DIRECTIONS FOR THIS TASK |
Quote every line as given.

DATASET EXTRACT |
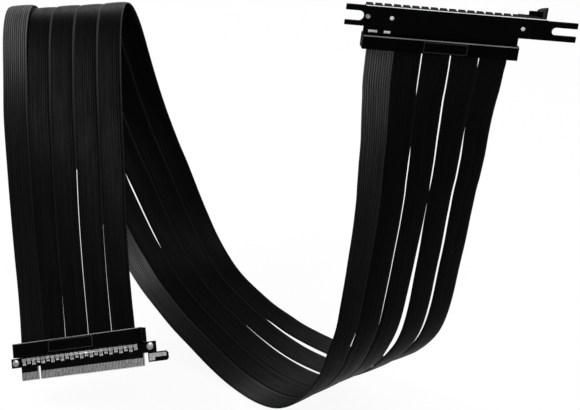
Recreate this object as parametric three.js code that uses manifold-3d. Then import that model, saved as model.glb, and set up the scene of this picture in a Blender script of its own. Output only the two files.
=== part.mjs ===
// A graphics card riser cable: a card-edge plug and a slot socket joined by five flat ribbons.
// Millimetres, +Z up. +X runs along the socket and +Y points out of the mouth of its slot.
// The origin is on the back face of the socket's board, midway between its two fixing slots.

import * as THREE from 'three';
import { mergeVertices } from 'three/addons/utils/BufferGeometryUtils.js';
import Module from 'manifold-3d';

const wasm = await Module();
wasm.setup();

// Sizes that both ends share
const clearance = 0.3;
const boardThickness = 1.6;
const clampWall = 3.2;
const clampSeam = 0.3;
const clampEdge = 0.5;
const contactPitch = 1;
const contactLand = 0.7;

// The five flat ribbons
const ribbonCount = 5;
const ribbonPitch = 16.4;
const ribbonWidth = 15.9;
const ribbonThickness = 1.1;
const ribbonBevel = 0.3;
const ribbonStepsPerPoint = 2;

// The plug's board and its card edge
const tongueWidth = 85.2;
const tongueShift = 2;
const keyOffset = 11.65;
const keyWidth = 1.9;
const keyDepth = 8.3;
const shortContacts = Math.floor(keyOffset / contactPitch);
const longContacts = Math.floor((tongueWidth - keyOffset - keyWidth) / contactPitch);
const plugBoardHeight = 18.6;
const tongueCorner = 0.5;
const tongueChamfer = 0.4;
const leftEarWidth = 6.9;
const leftEarHeight = 5.8;
const rightEarWidth = 8.5;
const rightEarHeight = 6.6;
const hookSlot = 3.2;
const hookLength = 13;
const hookHeight = 5.7;
const hookCorner = 1.2;

// What is fixed to the plug's board
const fingerHeight = 4.6;
const fingerThickness = 0.25;
const fingerTipMargin = 0.5;
const solderHeight = 5.2;
const solderThickness = 0.5;
const solderPitch = 3.4;
const solderInset = 1.2;
const solderTeeth = Math.floor((tongueWidth - 2 * solderInset) / solderPitch);
const solderSlit = 0.9;
const solderSlitHeight = 2.6;
const solderStep = 0.8;
const rivetInset = 3.3;
const rivetDrop = 2.9;
const rivetShank = 1.2;
const rivetHead = 2.3;
const rivetHeadHeight = 0.6;

// The plug's clamp
const plugClampPastLeft = 3;
const plugClampPastRight = 0.8;
const plugClampOverRibbons = 4.5;
const plugClampOverBoard = 4.2;
const plugPanelWidth = 31;
const plugPanelLeft = -18;
const endPadWidth = 4.2;
const panelMargin = 1;
const panelProud = 0.3;

// The socket's board
const socketBoardTop = 20;
const socketBodyLeft = 43.4;
const socketBodyRight = 45;
const socketNeckLeft = 41.6;
const socketNeckRight = 43;
const earBottom = 8.3;
const earLeftEnd = 54.4;
const earRightEnd = 78;
const earStepStart = 60.4;
const earStepDrop = 0.6;
const slotLine = 13.9;
const leftSlotRadius = 2.95;
const leftSlotSeat = 46.9;
const rightSlotRadius = 2.3;
const rightSlotSeat = 65.7;

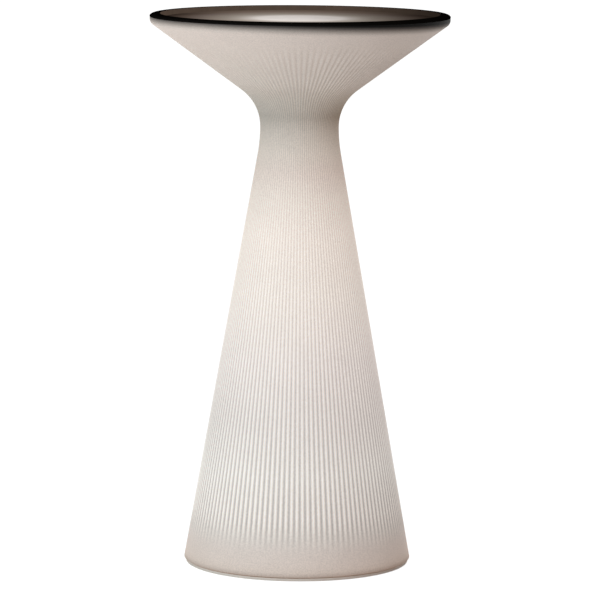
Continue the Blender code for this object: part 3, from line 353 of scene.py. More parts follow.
class Carving:
    """A piece that gets its openings and its lugs from other shapes, one after another."""

    def __init__(self, blank: Workpiece) -> None:
        """Clamps the blank."""
        self.blank = in_scene("carved_blank", blank.mesh("carved_blank"))
        self.tools: list[bpy.types.Object] = []

    def apply(self, cut: Cut, *tools: Workpiece) -> "Carving":
        """Takes shapes away or adds them.

        Args:
            cut: Which of the two.
            tools: The shapes, in the order in which they are used.

        Returns:
            The carving itself.
        """
        for tool in tools:
            step = self.blank.modifiers.new(cut.value.lower(), "BOOLEAN")
            step.object = in_scene("carving_tool", tool.mesh("carving_tool"))
            step.operation = cut.value
            step.solver = "EXACT"
            self.tools.append(step.object)
        return self

    def finished(self) -> Workpiece:
        """Unclamps the carved shape.

        Returns:
            The carved shape, back on the bench, with doubles merged.
        """
        bpy.context.view_layer.update()
        carved = bpy.data.meshes.new_from_object(self.blank.evaluated_get(bpy.context.evaluated_depsgraph_get()))
        work = Workpiece()
        work.bm.from_mesh(carved)
        for obj in [self.blank, *self.tools]:
            bpy.data.objects.remove(obj, do_unlink=True)
        bpy.data.meshes.remove(carved)
        return work.merged()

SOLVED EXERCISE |
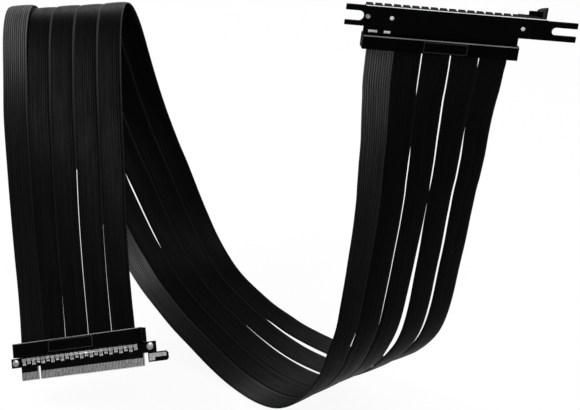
Recreate this object as parametric three.js code that uses manifold-3d. Then import that model, saved as model.glb, and set up the scene of this picture in a Blender script of its own. Output only the two files.
=== part.mjs ===
// A graphics card riser cable: a card-edge plug and a slot socket joined by five flat ribbons.
// Millimetres, +Z up. +X runs along the socket and +Y points out of the mouth of its slot.
// The origin is on the back face of the socket's board, midway between its two fixing slots.

import * as THREE from 'three';
import { mergeVertices } from 'three/addons/utils/BufferGeometryUtils.js';
import Module from 'manifold-3d';

const wasm = await Module();
wasm.setup();

// Sizes that both ends share
const clearance = 0.3;
const boardThickness = 1.6;
const clampWall = 3.2;
const clampSeam = 0.3;
const clampEdge = 0.5;
const contactPitch = 1;
const contactLand = 0.7;

// The five flat ribbons
const ribbonCount = 5;
const ribbonPitch = 16.4;
const ribbonWidth = 15.9;
const ribbonThickness = 1.1;
const ribbonBevel = 0.3;
const ribbonStepsPerPoint = 2;

// The plug's board and its card edge
const tongueWidth = 85.2;
const tongueShift = 2;
const keyOffset = 11.65;
const keyWidth = 1.9;
const keyDepth = 8.3;
const shortContacts = Math.floor(keyOffset / contactPitch);
const longContacts = Math.floor((tongueWidth - keyOffset - keyWidth) / contactPitch);
const plugBoardHeight = 18.6;
const tongueCorner = 0.5;
const tongueChamfer = 0.4;
const leftEarWidth = 6.9;
const leftEarHeight = 5.8;
const rightEarWidth = 8.5;
const rightEarHeight = 6.6;
const hookSlot = 3.2;
const hookLength = 13;
const hookHeight = 5.7;
const hookCorner = 1.2;

// What is fixed to the plug's board
const fingerHeight = 4.6;
const fingerThickness = 0.25;
const fingerTipMargin = 0.5;
const solderHeight = 5.2;
const solderThickness = 0.5;
const solderPitch = 3.4;
const solderInset = 1.2;
const solderTeeth = Math.floor((tongueWidth - 2 * solderInset) / solderPitch);
const solderSlit = 0.9;
const solderSlitHeight = 2.6;
const solderStep = 0.8;
const rivetInset = 3.3;
const rivetDrop = 2.9;
const rivetShank = 1.2;
const rivetHead = 2.3;
const rivetHeadHeight = 0.6;

// The plug's clamp
const plugClampPastLeft = 3;
const plugClampPastRight = 0.8;
const plugClampOverRibbons = 4.5;
const plugClampOverBoard = 4.2;
const plugPanelWidth = 31;
const plugPanelLeft = -18;
const endPadWidth = 4.2;
const panelMargin = 1;
const panelProud = 0.3;

// The socket's board
const socketBoardTop = 20;
const socketBodyLeft = 43.4;
const socketBodyRight = 45;
const socketNeckLeft = 41.6;
const socketNeckRight = 43;
const earBottom = 8.3;
const earLeftEnd = 54.4;
const earRightEnd = 78;
const earStepStart = 60.4;
const earStepDrop = 0.6;
const slotLine = 13.9;
const leftSlotRadius = 2.95;
const leftSlotSeat = 46.9;
const rightSlotRadius = 2.3;
const rightSlotSeat = 65.7;

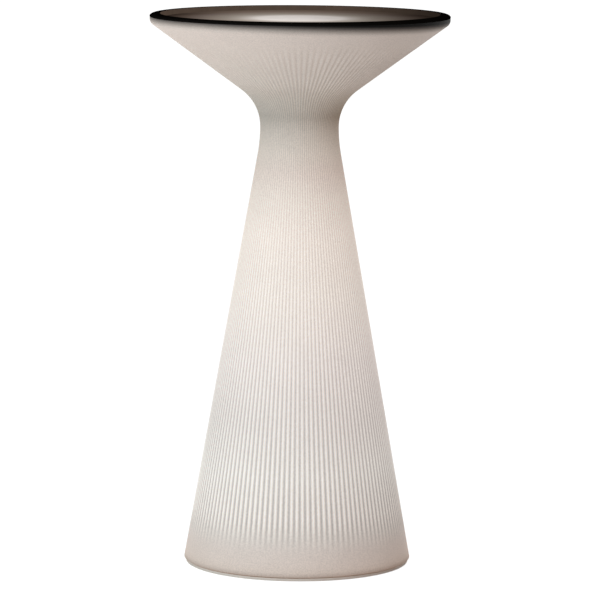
Continue the Blender code for this object: part 3, from line 353 of scene.py. More parts follow.
class Carving:
    """A piece that gets its openings and its lugs from other shapes, one after another."""

    def __init__(self, blank: Workpiece) -> None:
        """Clamps the blank."""
        self.blank = in_scene("carved_blank", blank.mesh("carved_blank"))
        self.tools: list[bpy.types.Object] = []

    def apply(self, cut: Cut, *tools: Workpiece) -> "Carving":
        """Takes shapes away or adds them.

        Args:
            cut: Which of the two.
            tools: The shapes, in the order in which they are used.

        Returns:
            The carving itself.
        """
        for tool in tools:
            step = self.blank.modifiers.new(cut.value.lower(), "BOOLEAN")
            step.object = in_scene("carving_tool", tool.mesh("carving_tool"))
            step.operation = cut.value
            step.solver = "EXACT"
            self.tools.append(step.object)
        return self

    def finished(self) -> Workpiece:
        """Unclamps the carved shape.

        Returns:
            The carved shape, back on the bench, with doubles merged.
        """
        bpy.context.view_layer.update()
        carved = bpy.data.meshes.new_from_object(self.blank.evaluated_get(bpy.context.evaluated_depsgraph_get()))
        work = Workpiece()
        work.bm.from_mesh(carved)
        for obj in [self.blank, *self.tools]:
            bpy.data.objects.remove(obj, do_unlink=True)
        bpy.data.meshes.remove(carved)
        return work.merged()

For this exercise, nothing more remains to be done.